Enter Jimmy John’s. The sandwich chain, known more for its speedy delivery than for particularly memorable subs, has promised to buy one fan a real house as part of its new “Home in the Zone” contest. From now through October 4, would-be homeowners can enter by submitting a 250-word essay. From there, 500 entries will be chosen at random, and from that pool, the essays and other criteria will be used to whittle finalists down to award a single winner up to $250,000 to go toward the purchase of a house within a Jimmy John’s “sandwich delivery zone” (within five minutes of a Jimmy John’s store).

The sole catch, it seems, is that entrants are only eligible to win if they live outside Jimmy John’s 2,800-plus delivery zones, which actually isn’t as limiting as it seems — the nearest Jimmy John’s location to New York City, for example, is across the Hudson River in Jersey City, meaning that essentially all of Manhattan is outside Jimmy John’s delivery zone.

It’s another sign of these strange, dark times that achieving homeownership by way of a sandwich chain’s marketing stunt actually sounds … pretty appealing? The scheme is reminiscent of Burger King’s campaign earlier this year to get people to download its mobile app with the tantalizing promise to erase $250,000 of student loan debt, and KFC’s pledge last year to give away a $11,000 college tuition fund to the first baby born on September 9 — the birthday of KFC founder Colonel Harland Sanders — and named after Harland. As Joe Pinsker wrote for the Atlantic, a child’s “naming rights were effectively purchased by a company that sells fast food.”

No one can fault the ordinary people who enter these kinds of sweepstakes — hell, there’s even a game show in which contestants compete to pay off their student debt — for grasping onto the faintest possibility of easing financial burdens for which there seems no relief. But the fact that such stunts even exist — and show no signs of petering off — is an indictment of the larger political and economic forces that have governed our society to this bleak conclusion of growing income inequality and an eroding hope that each generation will do better than the one that came before it. What does it say about our institutions when a sandwich chain’s offering of a house sounds like less of a moonshot than the notion of becoming a homeowner through one’s own savings?
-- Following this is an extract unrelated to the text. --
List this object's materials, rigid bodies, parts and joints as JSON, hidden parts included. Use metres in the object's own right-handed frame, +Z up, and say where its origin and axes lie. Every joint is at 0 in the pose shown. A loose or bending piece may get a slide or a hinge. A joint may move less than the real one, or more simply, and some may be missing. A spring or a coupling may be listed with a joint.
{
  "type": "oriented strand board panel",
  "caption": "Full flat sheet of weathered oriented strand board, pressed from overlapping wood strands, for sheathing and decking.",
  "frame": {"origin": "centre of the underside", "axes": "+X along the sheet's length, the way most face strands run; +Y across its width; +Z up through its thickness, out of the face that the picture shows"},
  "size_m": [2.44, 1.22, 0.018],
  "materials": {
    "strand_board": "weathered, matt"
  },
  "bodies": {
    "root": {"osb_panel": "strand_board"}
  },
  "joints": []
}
These contests by Jimmy John’s, Burger King, and KFC are cynical, capitalizing on desperation and financial hardship to capture eyeballs for the sake of eventual profit. What we need are policies and systemic change, not corporation-run zero-sum games favoring just a few, arbitrarily selected, lucky saps. But until that happens, why not try and get that free sandwich house?

Correction: This article originally contained a typo citing $1.5 million in student loan debt. The correct figure is $1.5 trillion.